TTribe’s highest court orders candidate off ballot

Navajo presidential candidate Chris Deschene speaks to supporters in Window Rock, Ariz. Deschene has lost another round in a language fluency dispute, all but ending his bid for office.

FLAGSTAFF, Ariz. – A candidate for tribal president on the nation’s largest Indian reservation lost another round in a language fluency dispute Wednesday, all but ending his bid for office.

The Navajo Nation’s highest court dismissed an appeal from Chris Deschene, making a disqualification order from a lower court final and enforceable.

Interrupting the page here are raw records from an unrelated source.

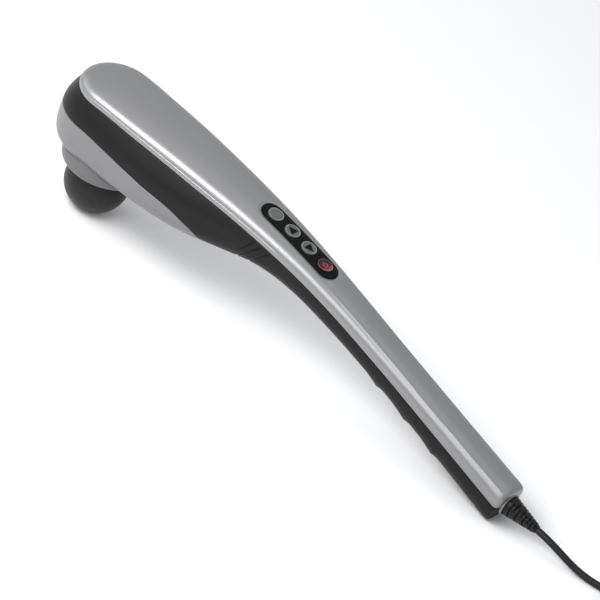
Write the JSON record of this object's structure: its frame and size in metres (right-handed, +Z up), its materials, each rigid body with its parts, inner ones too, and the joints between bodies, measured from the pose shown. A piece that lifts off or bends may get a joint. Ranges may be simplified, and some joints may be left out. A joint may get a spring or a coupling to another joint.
{
  "type": "wand massager",
  "caption": "Handheld percussion wand massager: curved two-part handle, domed head with a rubber ball on a driven plunger, push-button panel, finger ridges and a mains lead with plug.",
  "frame": {"origin": "on the floor under the middle of the massager's box, measured without the mains lead; the massager rests on its massage ball and on the heel of its handle", "axes": "+X along the body from the massage head to the tail, +Z up, +Y across the body"},
  "size_m": [0.6503, 0.0814, 0.0967],
  "materials": {
    "silver_paint": "satin silver paint on moulded plastic, fine metallic grain",
    "charcoal": "satin charcoal plastic, fine moulded texture",
    "pale_grey": "satin light grey plastic",
    "mid_grey": "satin mid grey plastic",
    "ball_rubber": "matt dark rubber",
    "black_gloss": "polished black",
    "button_grey": "semi-gloss grey-green",
    "button_red": "semi-gloss dark red",
    "steel": "zinc-plated and drawn steel",
    "brass": "turned brass",
    "copper": "enamelled copper winding",
    "board_green": "green solder mask",
    "black_plastic": "matt black plastic",
    "white_plastic": "matt white plastic",
    "wire_red": "red wire insulation",
    "wire_blue": "blue wire insulation",
    "cord_black": "satin black flexible PVC"
  },
  "bodies": {
    "root": {"top_shell": "silver_paint", "lower_housing": "charcoal", "head_cover": "pale_grey", "collar_ring": "mid_grey", "plunger_bush": "brass", "motor_can": "steel", "motor_end_cap": "black_plastic", "motor_sleeve_front": "ball_rubber", "motor_sleeve_rear": "ball_rubber", "motor_cradle": "black_plastic", "motor_strap": "steel", "body_screw_1": "steel", "body_screw_2": "steel", "body_screw_3": "steel", "cover_screw_1": "steel", "cover_screw_2": "steel", "collar_screw_1": "steel", "collar_screw_2": "steel", "collar_screw_3": "steel", "control_panel": "black_gloss", "button_board": "board_green", "mode_button_switch": "black_plastic", "speed_up_button_switch": "black_plastic", "speed_down_button_switch": "black_plastic", "power_button_switch": "black_plastic", "power_board": "board_green", "capacitor": "black_plastic", "choke_coil": "copper", "drive_transistor": "black_plastic", "fuse": "white_plastic", "motor_lead_red": "wire_red", "motor_lead_blue": "wire_blue", "panel_ribbon": "white_plastic", "strain_relief": "cord_black", "inner_cord": "cord_black", "cord_clamp": "black_plastic", "clamp_screw_1": "steel", "clamp_screw_2": "steel", "live_core": "wire_red", "neutral_core": "wire_blue", "cord_lead": "cord_black", "cord_end": "cord_black", "cord_coil": "cord_black", "cord_tie": "black_plastic", "plug_body": "cord_black", "plug_pin_left": "brass", "plug_pin_right": "brass"},
    "plunger_body": {"plunger": "steel", "ball_insert": "brass", "massage_ball": "ball_rubber"},
    "rotor": {"motor_shaft": "steel", "motor_armature": "copper", "crank_disc": "steel", "crank_bearing": "steel"},
    "mode_button_body": {"mode_button": "button_grey"},
    "speed_up_button_body": {"speed_up_button": "button_grey"},
    "speed_down_button_body": {"speed_down_button": "button_grey"},
    "power_button_body": {"power_button": "button_red"}
  },
  "joints": [
    {"name": "plunger_slide", "type": "slide", "parent": "root", "child": "plunger_body", "axis": [0, 0, -1], "range_m": [0, 0.004]},
    {"name": "rotor_spin", "type": "hinge", "parent": "root", "child": "rotor", "pos_m": [-0.17194, 0, 0.0673], "axis": [1, 0, 0], "continuous": true},
    {"name": "mode_button_press", "type": "slide", "parent": "root", "child": "mode_button_body", "axis": [-0.1887, 0, -0.982], "range_m": [0, 0.0008], "stiffness_N_per_m": 1500, "springref_m": -0.0004},
    {"name": "speed_up_button_press", "type": "slide", "parent": "root", "child": "speed_up_button_body", "axis": [-0.1887, 0, -0.982], "range_m": [0, 0.0008], "stiffness_N_per_m": 1500, "springref_m": -0.0004},
    {"name": "speed_down_button_press", "type": "slide", "parent": "root", "child": "speed_down_button_body", "axis": [-0.1887, 0, -0.982], "range_m": [0, 0.0008], "stiffness_N_per_m": 1500, "springref_m": -0.0004},
    {"name": "power_button_press", "type": "slide", "parent": "root", "child": "power_button_body", "axis": [-0.1887, 0, -0.982], "range_m": [0, 0.0008], "stiffness_N_per_m": 1500, "springref_m": -0.0004}
  ]
}
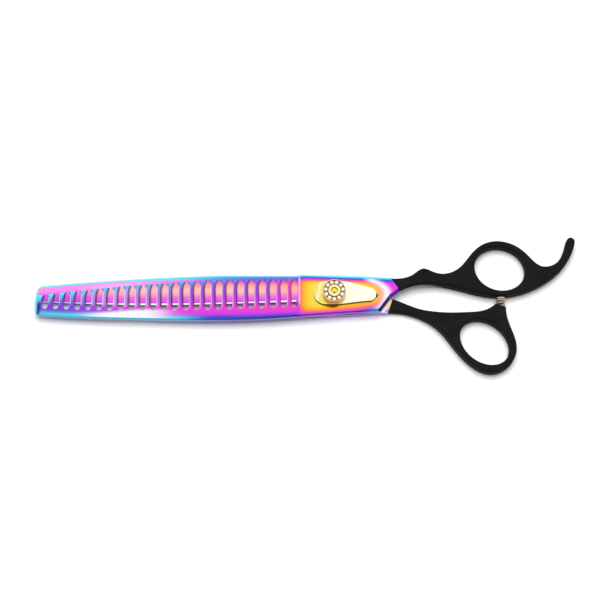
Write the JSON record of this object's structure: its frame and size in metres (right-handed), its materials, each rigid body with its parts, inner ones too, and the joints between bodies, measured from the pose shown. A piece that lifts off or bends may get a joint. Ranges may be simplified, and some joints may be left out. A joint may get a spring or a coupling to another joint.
{
  "type": "thinning shears",
  "caption": "Thinning shears with one toothed and one solid blade, a screw tension dial, a sprung bumper between the rings and a little-finger rest.",
  "frame": {"origin": "on the pivot axis, at the flat back of the pivot bolt, the lowest plane of the shears lying on their back", "axes": "+X along the shears towards the handles, +Y towards the finger ring, +Z along the pivot out of the tension dial"},
  "size_m": [0.2246, 0.0581, 0.0113],
  "materials": {
    "toothed_blade": "polished steel with a rainbow oxide coat: gold by the pivot, through pink and violet to blue at the tips",
    "solid_blade": "polished steel with a rainbow oxide coat",
    "handle_coat": "matte black coat with a soft sheen",
    "leaf_gold": "satin, pale gold plated spring steel",
    "dial_gold": "polished, gold plated",
    "bolt_gold": "gold plated steel",
    "bushing_brass": "turned",
    "washer_plastic": "smooth low-friction polymer",
    "washer_steel": "satin",
    "crystal": "clear cut stone",
    "bumper_steel": "satin nickel",
    "bumper_spring": "polished nickel wire"
  },
  "bodies": {
    "finger_half": {"toothed_blade": "toothed_blade", "finger_handle": "handle_coat", "pivot_bolt": "bolt_gold", "leaf_spring": "leaf_gold", "friction_washer": "washer_plastic", "spring_washer": "washer_steel"},
    "thumb_half": {"solid_blade": "solid_blade", "thumb_handle": "handle_coat", "pivot_bushing": "bushing_brass", "bumper_stud": "bumper_steel"},
    "dial": {"tension_dial": "dial_gold", "crystal_01": "crystal", "crystal_02": "crystal", "crystal_03": "crystal", "crystal_04": "crystal", "crystal_05": "crystal", "crystal_06": "crystal", "crystal_07": "crystal", "crystal_08": "crystal", "crystal_09": "crystal", "crystal_10": "crystal", "crystal_11": "crystal"},
    "bumper": {"bumper_cap": "bumper_steel", "bumper_spring": "bumper_spring"}
  },
  "joints": [
    {"name": "shear_pivot", "type": "hinge", "parent": "finger_half", "child": "thumb_half", "pos_m": [0, 0, 0.0035], "axis": [0, 0, -1], "range_deg": [0, 130]},
    {"name": "dial_turn", "type": "hinge", "parent": "finger_half", "child": "dial", "pos_m": [0, 0, 0.0096], "axis": [0, 0, 1], "range_deg": [-90, 90]},
    {"name": "bumper_press", "type": "slide", "parent": "thumb_half", "child": "bumper", "axis": [0, -1, 0], "range_m": [0, 0.0008], "stiffness_N_per_m": 2000, "deforming": ["bumper_spring"]}
  ]
}
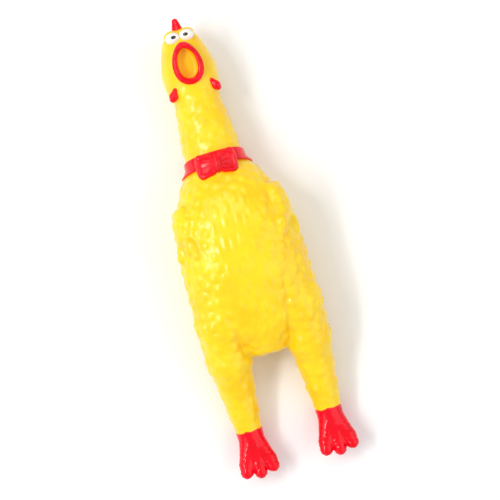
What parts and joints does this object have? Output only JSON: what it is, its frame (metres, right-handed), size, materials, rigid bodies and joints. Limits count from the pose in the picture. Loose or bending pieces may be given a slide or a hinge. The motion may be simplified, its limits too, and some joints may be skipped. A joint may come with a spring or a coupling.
{
  "type": "squeaking rubber chicken",
  "caption": "Squeaking rubber chicken lying on its back: bulging belly, open round mouth, comb, wattles, bow tie, folded wings, and long legs with red feet.",
  "frame": {"origin": "on the surface it lies on, under the middle of its bounding box", "axes": "+Z is the chicken's front (belly up), +Y towards its head, +X its own left side"},
  "size_m": [0.047, 0.1708, 0.034],
  "materials": {
    "yellow_skin": "glossy soft vinyl",
    "red_paint": "glossy red paint on soft vinyl",
    "eye_white": "glossy white paint",
    "pupil_black": "glossy black paint",
    "whistle_plastic": "moulded white plastic",
    "reed_film": "clear thin film"
  },
  "bodies": {
    "torso": {"torso_skin": "yellow_skin", "left_wing": "yellow_skin", "right_wing": "yellow_skin", "collar_band": "red_paint", "bow_left_loop": "red_paint", "bow_right_loop": "red_paint", "bow_knot": "red_paint"},
    "belly": {"belly_panel": "yellow_skin"},
    "lower_neck": {"lower_neck_skin": "yellow_skin"},
    "upper_neck": {"upper_neck_skin": "yellow_skin", "whistle_barrel": "whistle_plastic", "whistle_trough": "whistle_plastic", "reed_clamp": "whistle_plastic", "whistle_cap": "whistle_plastic"},
    "reed_tongue": {"reed": "reed_film"},
    "head": {"head_skin": "yellow_skin", "lip_ring": "red_paint", "comb": "red_paint", "left_eye": "eye_white", "right_eye": "eye_white", "left_pupil": "pupil_black", "right_pupil": "pupil_black", "left_wattle": "red_paint", "right_wattle": "red_paint"},
    "left_upper_leg": {"left_thigh_skin": "yellow_skin"},
    "left_lower_leg": {"left_shank_skin": "yellow_skin"},
    "left_paw": {"left_foot": "red_paint"},
    "right_upper_leg": {"right_thigh_skin": "yellow_skin"},
    "right_lower_leg": {"right_shank_skin": "yellow_skin"},
    "right_paw": {"right_foot": "red_paint"}
  },
  "joints": [
    {"name": "belly_squeeze", "type": "slide", "parent": "torso", "child": "belly", "axis": [0, 0, -1], "range_m": [0, 0.012], "stiffness_N_per_m": 300},
    {"name": "neck_nod", "type": "hinge", "parent": "torso", "child": "lower_neck", "pos_m": [0, 0.04, 0.013], "axis": [1, 0, 0], "range_deg": [-35, 35], "stiffness_Nm_per_rad": 0.06},
    {"name": "neck_sway", "type": "hinge", "parent": "lower_neck", "child": "upper_neck", "pos_m": [0, 0.049, 0.013], "axis": [0, 0.0087, 1], "range_deg": [-25, 25], "stiffness_Nm_per_rad": 0.05},
    {"name": "head_turn", "type": "hinge", "parent": "upper_neck", "child": "head", "pos_m": [0, 0.056, 0.013], "axis": [0, 1, 0.0087], "range_deg": [-40, 40], "stiffness_Nm_per_rad": 0.04},
    {"name": "reed_lift", "type": "hinge", "parent": "upper_neck", "child": "reed_tongue", "pos_m": [0, 0.0533, 0.01323], "axis": [-1, 0, 0], "range_deg": [0, 8], "stiffness_Nm_per_rad": 0.0001},
    {"name": "left_hip_swing", "type": "hinge", "parent": "torso", "child": "left_upper_leg", "pos_m": [0.0153, -0.045, 0.0105], "axis": [1, 0, 0], "range_deg": [-40, 40], "stiffness_Nm_per_rad": 0.04},
    {"name": "left_knee_splay", "type": "hinge", "parent": "left_upper_leg", "child": "left_lower_leg", "pos_m": [0.0153, -0.05488, 0.00894], "axis": [0, -0.1564, 0.9877], "range_deg": [-12, 25], "stiffness_Nm_per_rad": 0.03},
    {"name": "left_ankle_flex", "type": "hinge", "parent": "left_lower_leg", "child": "left_paw", "pos_m": [0.0153, -0.06871, 0.00675], "axis": [0.9994, 0, 0.0349], "range_deg": [-30, 30], "stiffness_Nm_per_rad": 0.01},
    {"name": "right_hip_swing", "type": "hinge", "parent": "torso", "child": "right_upper_leg", "pos_m": [-0.0153, -0.045, 0.0105], "axis": [1, 0, 0], "range_deg": [-40, 40], "stiffness_Nm_per_rad": 0.04},
    {"name": "right_knee_splay", "type": "hinge", "parent": "right_upper_leg", "child": "right_lower_leg", "pos_m": [-0.0153, -0.05488, 0.00894], "axis": [0, 0.1564, -0.9877], "range_deg": [-12, 25], "stiffness_Nm_per_rad": 0.03},
    {"name": "right_ankle_flex", "type": "hinge", "parent": "right_lower_leg", "child": "right_paw", "pos_m": [-0.0153, -0.06871, 0.00675], "axis": [0.9994, 0, -0.0349], "range_deg": [-30, 30], "stiffness_Nm_per_rad": 0.01}
  ]
}
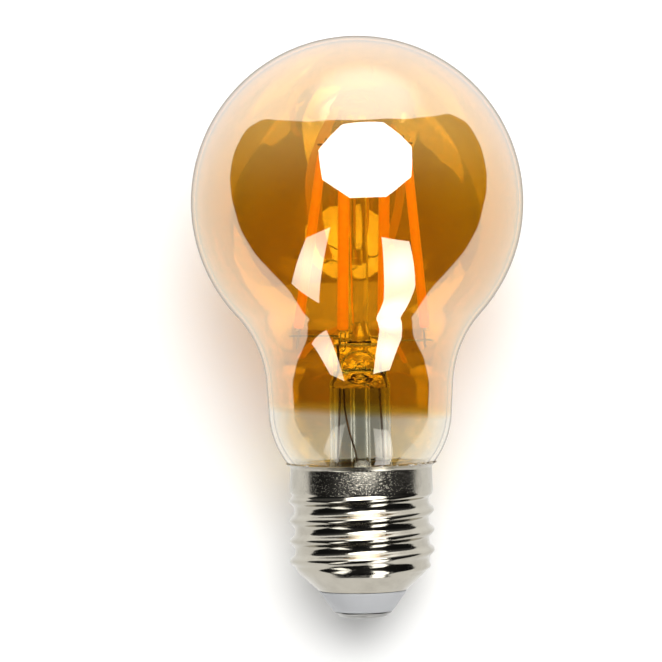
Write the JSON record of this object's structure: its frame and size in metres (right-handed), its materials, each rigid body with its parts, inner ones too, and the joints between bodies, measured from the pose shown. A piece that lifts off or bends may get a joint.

The lower court had disqualified Deschene from seeking the tribe’s top elected post after he declined to demonstrate whether he is fluent in Navajo. Tribal law requires its presidential candidates to be fluent in the language, a defining part of Navajo culture.

Despite the long odds, Deschene said he is holding out hope that election officials and tribal lawmakers will provide a way for him to remain on the ballot.

“Certainly the campaign is committed to moving forward,” his spokeswoman Stacy Pearson said.

It wasn’t immediately clear where the decision leaves the presidential election. The disqualification order requires that election officials move up the third-place finisher from the primary election.

However, absentee ballots giving voters a choice between Deschene and former President Joe Shirley Jr. already have gone out, and early voting is under way.

Levon Henry, an attorney for the Tribal Council and election officials, has said the Nov. 4 election likely will be postponed. The Navajo Board of Election Supervisors is scheduled to meet about it Thursday.

Meanwhile, the Navajo Nation Council has a bill on its agenda this week to make voters the sole decision-makers when it comes to determining a presidential candidate’s fluency.

Henry did not immediately return a message Wednesday seeking comment on whether tribal lawmakers can undo a Supreme Court action.

The high court did not rule on the merits of Deschene’s appeal. Instead, the justices dismissed it over lack of jurisdiction because Deschene did not include a copy of his disqualification order with his notice of appeal.

They ruled out any possibility to have the appeal reconsidered.

“Any litigant who is serious about his case will ensure that all of the court’s jurisdictional requirements are satisfied,” the justices wrote.

Justin Jones, an attorney for one of the men who challenged Deschene, said Deschene confused voters by not admitting that he couldn’t speak fluent Navajo.

“There’s nothing wrong with that,” Jones said. “A lot of people don’t know how to speak their own language, but there’s a law that you have to comply with.”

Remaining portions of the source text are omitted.